TASK PROMPT:
Output, word for word, every line from the start of the listing down to and including the line that contains "cell at most."; include nothing else.

MATERIAL:

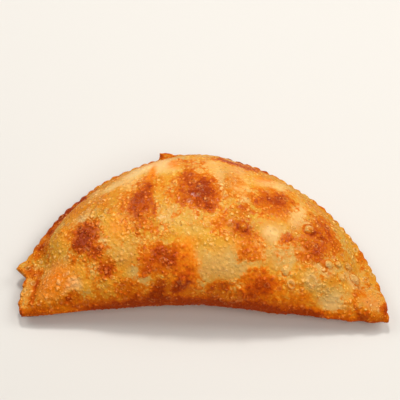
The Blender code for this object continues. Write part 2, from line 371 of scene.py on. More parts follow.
def blisters(places, spacing, share, steepness, seed):
    """Height of round blisters, one to a lattice cell at most.

    Each is steepness times radius times one less the square of distance over radius, to the power 1.5.
    """
    base = np.floor(places / spacing).astype(np.int64)
    height = np.zeros(len(places))
    for offset in np.ndindex(3, 3, 3):
        cell = base + np.array(offset) - 1
        draws = [hashed(cell[:, 0], cell[:, 1], cell[:, 2], seed + n) for n in range(5)]
        off_corner = CELL_MARGIN + (1.0 - 2.0 * CELL_MARGIN) * np.stack(draws[:3], axis=1)
        centre = (cell + off_corner) * spacing
        radius = spacing * (SMALLEST_RADIUS + RADIUS_RANGE * draws[3])
        inside = 1.0 - np.sum((places - centre) ** 2, axis=1) / radius**2
        dome = steepness * radius * np.clip(inside, 0.0, None) ** SKIN_DOME_POWER
        height = np.maximum(height, np.where(draws[4] < share, dome, 0.0))
    return height


def round_spots(places, spots, shape):
    """The largest of shape(distance / radius) times height over the named spots, on the upper face."""
    height = np.zeros(len(places))
    for x, y, radius, rise in spots:
        away = np.hypot(places[:, 0] - x, places[:, 1] - y) / radius
        height = np.maximum(height, rise * shape(away))
    return height


def dome_shape(away):
    """A blown-up skin: one less the square of the distance, to the power 0.75."""
    return np.clip(1.0 - away**2, 0.0, None) ** LARGE_DOME_POWER


def foot_shape(away):
    """The foot of a dome: a bell over the distance, just outside the radius."""
    return np.exp(-(((away - FOOT_AT) / FOOT_SPREAD) ** 2))


def ring_shape(away):
    """A burst blister: a bell over the distance, which makes a soft wall round a hollow."""
    return np.exp(-(((away - RING_AT) / RING_SPREAD) ** 2))


# Where the crust has browned. It colours first where it is thin and lifted off the filling, in patches that
# go from orange at their edge to red brown in the middle. Each row is a patch of the upper face, from left
# to right: X, Y, half length and half width in millimetres, and strength.
RAGGED_LENGTH = 0.0052
RAGGED_REACH = 1.7
NICK_LENGTH = 0.0019
NICK_REACH = 0.8
PATCH_CORE = 0.30
PATCH_END = 1.65
BROWNED = (
    (-65.5, -20.0, 3.2, 3.2, 0.40),
    (-62.3, -19.5, 1.6, 2.8, 0.45),
    (-61.6, -17.6, 2.4, 2.4, 0.40),
    (-60.5, -9.8, 2.4, 3.4, 0.38),
    (-60.0, -22.5, 1.6, 4.0, 0.30),
    (-59.9, -5.2, 2.4, 3.2, 0.34),
    (-58.2, -12.5, 2.4, 3.6, 0.16),
    (-57.4, -0.5, 2.6, 2.6, 0.75),
    (-56.0, -33.4, 6.0, 1.6, 0.16),
    (-55.4, 4.2, 2.2, 2.2, 0.90),
    (-52.2, 8.2, 1.8, 1.7, 0.95),
    (-50.5, 4.2, 2.8, 2.4, 0.26),
    (-48.5, -17.0, 3.0, 2.6, 0.28),
    (-48.0, 11.9, 1.9, 1.7, 0.95),
    (-47.6, -32.6, 2.6, 1.2, 0.55),
    (-46.6, 9.6, 2.0, 2.0, 0.30),
    (-44.0, -11.6, 4.0, 4.0, 0.85),
    (-44.0, 10.0, 2.6, 2.0, 0.26),
    (-43.0, -12.2, 6.0, 6.4, 0.60),
    (-40.7, -21.0, 2.6, 2.4, 0.34),
    (-39.3, -7.8, 2.4, 2.8, 0.36),
    (-38.5, -18.3, 3.6, 2.4, 0.66),
    (-35.2, -20.8, 2.6, 2.2, 0.36),
    (-34.8, -25.2, 3.9, 3.0, 0.80),
    (-26.3, -31.0, 3.8, 1.9, 0.46),
    (-24.9, 8.7, 2.2, 2.6, 0.40),
    (-22.9, 0.0, 3.6, 6.2, 0.62),
    (-22.8, -3.2, 5.6, 10.3, 0.62),
    (-22.6, -17.2, 3.0, 2.4, 0.22),
    (-21.3, -24.2, 3.0, 2.2, 0.50),
    (-19.9, 9.0, 2.6, 4.2, 0.62),
    (-16.0, -23.0, 8.4, 4.8, 0.68),
    (-15.7, -30.9, 4.2, 2.1, 0.75),
    (-15.0, 33.8, 3.0, 2.0, 0.40),
    (-14.3, -12.3, 3.0, 3.4, 0.12),
    (-13.6, -22.2, 4.2, 3.2, 0.62),
    (-13.6, 4.0, 2.0, 4.0, 0.25),
    (-10.6, -20.6, 2.8, 2.8, 0.32),
    (-8.2, 1.0, 3.8, 8.0, 0.44),
    (-8.0, -29.4, 2.4, 1.8, 0.85),
    (-7.5, 20.8, 4.0, 2.6, 0.36),
    (-6.0, -25.6, 4.2, 6.2, 0.46),
    (-5.6, 12.0, 2.6, 5.4, 0.66),
    (-3.2, -25.6, 2.8, 3.4, 0.32),
    (-1.6, 17.5, 2.2, 3.0, 0.25),
    (-0.8, 2.6, 7.0, 7.6, 0.64),
    (0.5, -8.6, 5.0, 2.6, 0.22),
    (0.8, 2.4, 5.4, 5.8, 0.75),
    (3.1, -12.8, 3.0, 2.6, 0.30),
    (6.0, -31.2, 3.6, 2.0, 0.56),
    (8.3, -8.6, 4.2, 4.6, 0.50),
    (10.5, 24.2, 7.5, 2.6, 0.80),
    (11.5, 8.5, 2.8, 7.0, 0.20),
    (11.5, 32.5, 7.5, 3.0, 0.90),
    (13.8, -30.2, 2.4, 1.8, 0.24),
    (14.3, -3.6, 1.9, 2.2, 0.65),
    (14.8, -22.9, 3.2, 2.4, 0.36),
    (14.8, -15.8, 2.6, 2.2, 0.28),
    (15.1, -12.4, 3.4, 4.6, 0.65),
    (17.0, -21.6, 4.8, 2.6, 0.42),
    (17.5, 21.8, 3.6, 2.4, 0.55),
    (20.5, -18.5, 5.0, 4.6, 0.32),
    (22.1, -29.8, 4.6, 2.8, 0.28),
    (22.4, -30.5, 7.6, 4.4, 0.58),
    (22.5, 28.6, 3.0, 2.0, 0.60),
    (26.0, 1.8, 9.0, 6.6, 0.56),
    (27.0, 2.6, 4.6, 3.6, 0.55),
    (29.4, -20.6, 3.6, 2.4, 0.38),
    (30.7, -16.0, 2.5, 2.5, 0.35),
    (31.9, -13.7, 2.0, 1.9, 0.60),
    (35.2, -14.4, 2.2, 3.4, 0.38),
    (37.2, -19.8, 3.0, 3.4, 0.55),
    (41.3, -17.3, 3.2, 3.2, 0.50),
    (43.6, -11.4, 7.6, 9.4, 0.56),
    (44.0, 10.6, 3.4, 2.4, 0.24),
    (45.5, -6.2, 4.2, 5.6, 0.28),
    (50.0, -12.2, 1.9, 3.0, 0.25),
    (58.5, -26.3, 2.0, 2.4, 0.45),
    (61.5, -35.2, 3.4, 1.4, 0.34),
    (61.5, -10.7, 1.9, 3.2, 0.50),
    (66.4, -25.6, 1.8, 2.6, 0.25),
    (68.0, -31.4, 1.6, 3.6, 0.80),
)

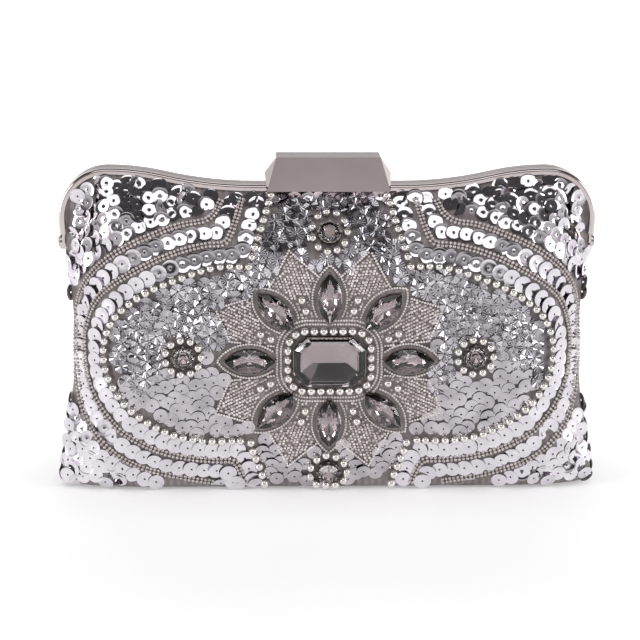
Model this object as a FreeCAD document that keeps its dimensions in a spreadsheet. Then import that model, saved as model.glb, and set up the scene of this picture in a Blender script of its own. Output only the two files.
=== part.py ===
"""Framed evening bag: a padded, lined pouch held by a two-part metal frame with a faceted snap clasp.

+X runs to the right as the decorated front is seen, -Y points out of that front, +Z is up, and the
origin is the middle of the flat base. The front half of the frame is fixed to the pouch. The rear half
swings back on two side rivets, and the rear panel folds along a soft band below it. All sizes are
millimetres.
"""

import FreeCAD, Part
import math
import os

V = FreeCAD.Vector
DOC = FreeCAD.newDocument("EveningBag")

# ---------------------------------------------------------------- driving dimensions
SHEET = DOC.addObject("Spreadsheet::Sheet", "Dims")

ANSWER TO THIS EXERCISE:
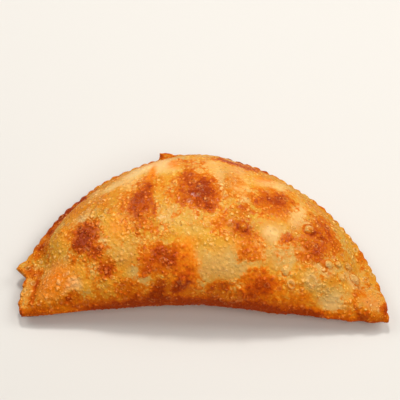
The Blender code for this object continues. Write part 2, from line 371 of scene.py on. More parts follow.
def blisters(places, spacing, share, steepness, seed):
    """Height of round blisters, one to a lattice cell at most.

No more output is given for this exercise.